• **DO THIS**
Set down exactly the lines of the listing below, please, beginning with the first and ending with the line that holds "board and metal.".

### INFORMATION SHOWN

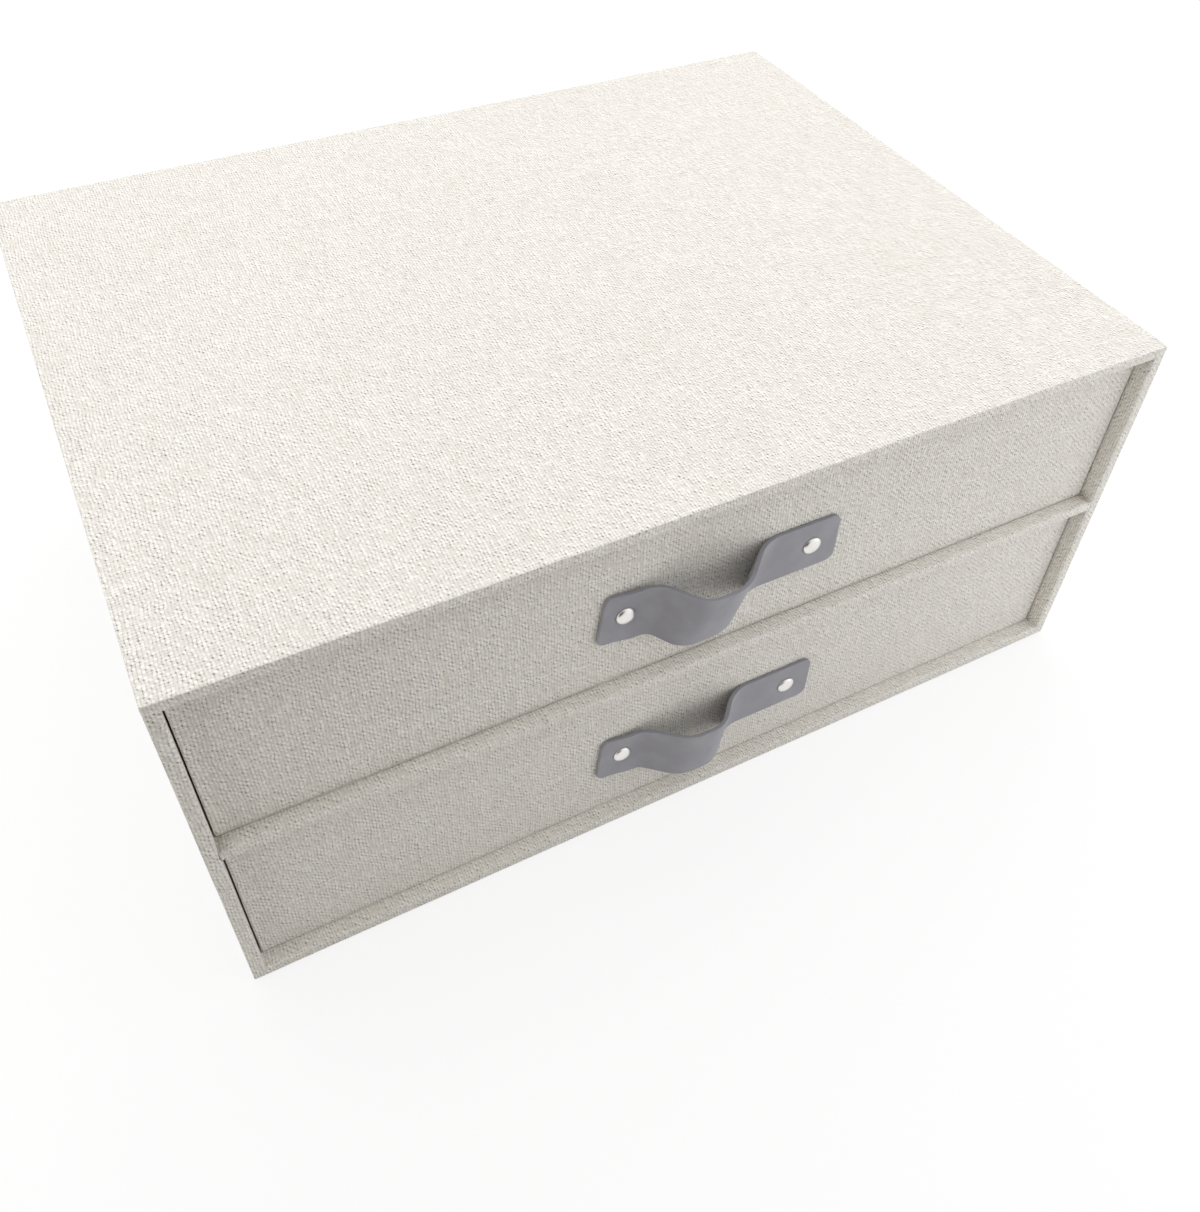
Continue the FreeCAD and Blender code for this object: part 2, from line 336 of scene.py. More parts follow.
def fine_grain_group() -> Tree:
    """Builds a soft random grain at two scales, for leather, paper, board and metal.

    Returns:
        A group that puts out a height and a slow mottling.
    """
    inputs = {"Fine Scale": 1500.0, "Coarse Scale": 160.0, "Coarse Share": 0.4}
    made = ShaderGroup("fine_grain", inputs, ("Height", "Mottle"))
    graph, given = made.graph, made.given
    place = graph.node("ShaderNodeTexCoord").outputs["Object"]
    fine = graph.noise(place, given["Fine Scale"], 3.0, 0.6)
    coarse = graph.noise(place, given["Coarse Scale"], 3.0)
    mottle = graph.noise(place, graph.times(given["Coarse Scale"], 0.25), 3.0, 0.6)
    return made.finish(Height=graph.choose(given["Coarse Share"], fine, coarse), Mottle=mottle)


# ---- finishes


class Slot(Enum):
    """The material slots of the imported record."""

    LINEN = "linen_cloth"
    BOARD = "greyboard"
    PAPER = "lining_paper"
    LEATHER = "strap_leather"
    METAL = "rivet_metal"


class Finish:
    """A material under construction, with its Principled shader."""

    def __init__(self, name: str, roughness: float, **constants: float) -> None:
        """Makes the material.

        Args:
            name: The material's name.
            roughness: The shader's roughness.
            **constants: Other shader inputs, by name with underscores for spaces.
        """
        self.material = bpy.data.materials.new(name)
        self.material.use_nodes = True
        self.graph = Graph(self.material.node_tree)
        self.shader = self.material.node_tree.nodes["Principled BSDF"]
        self.shader.inputs["Roughness"].default_value = roughness
        for title, value in constants.items():
            self.shader.inputs[title.replace("_", " ")].default_value = value

    def colour(self, value: object) -> None:
        """Feeds the base colour."""
        self.graph.feed(self.shader.inputs["Base Color"], value)

    def bump(self, height: Socket, depth: float, strength: float) -> None:
        """Raises the surface by a height from 0 to 1 times a depth in metres."""
        node = self.graph.node("ShaderNodeBump", {"Height": height, "Distance": depth, "Strength": strength})
        self.graph.feed(self.shader.inputs["Normal"], node.outputs[0])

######

• **REPLY TO THE TASK**
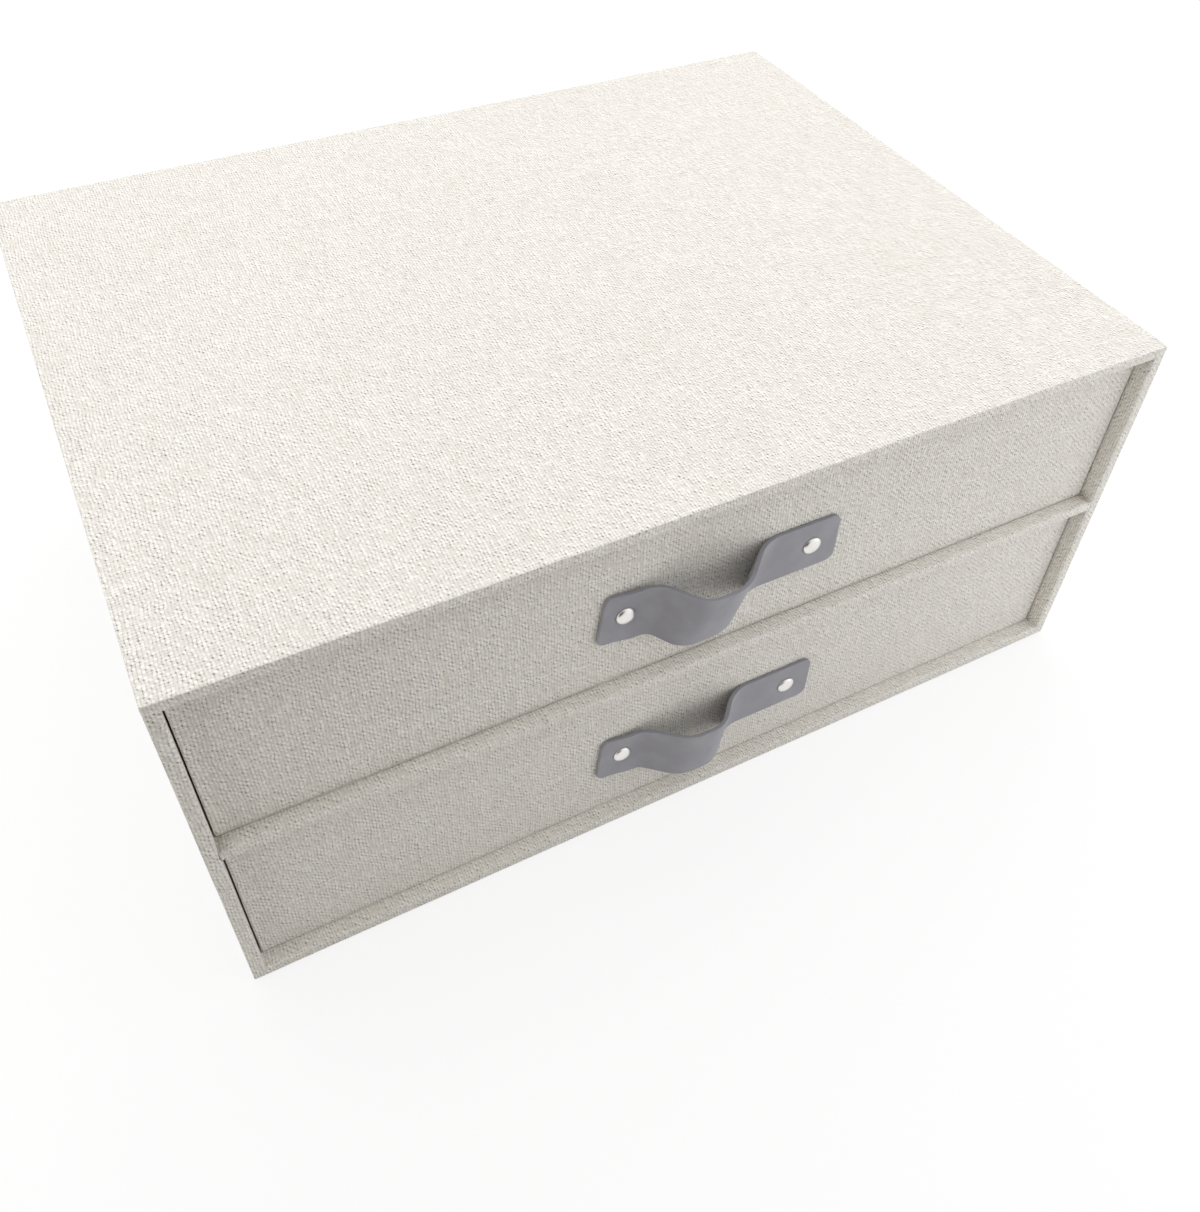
Continue the FreeCAD and Blender code for this object: part 2, from line 336 of scene.py. More parts follow.
def fine_grain_group() -> Tree:
    """Builds a soft random grain at two scales, for leather, paper, board and metal.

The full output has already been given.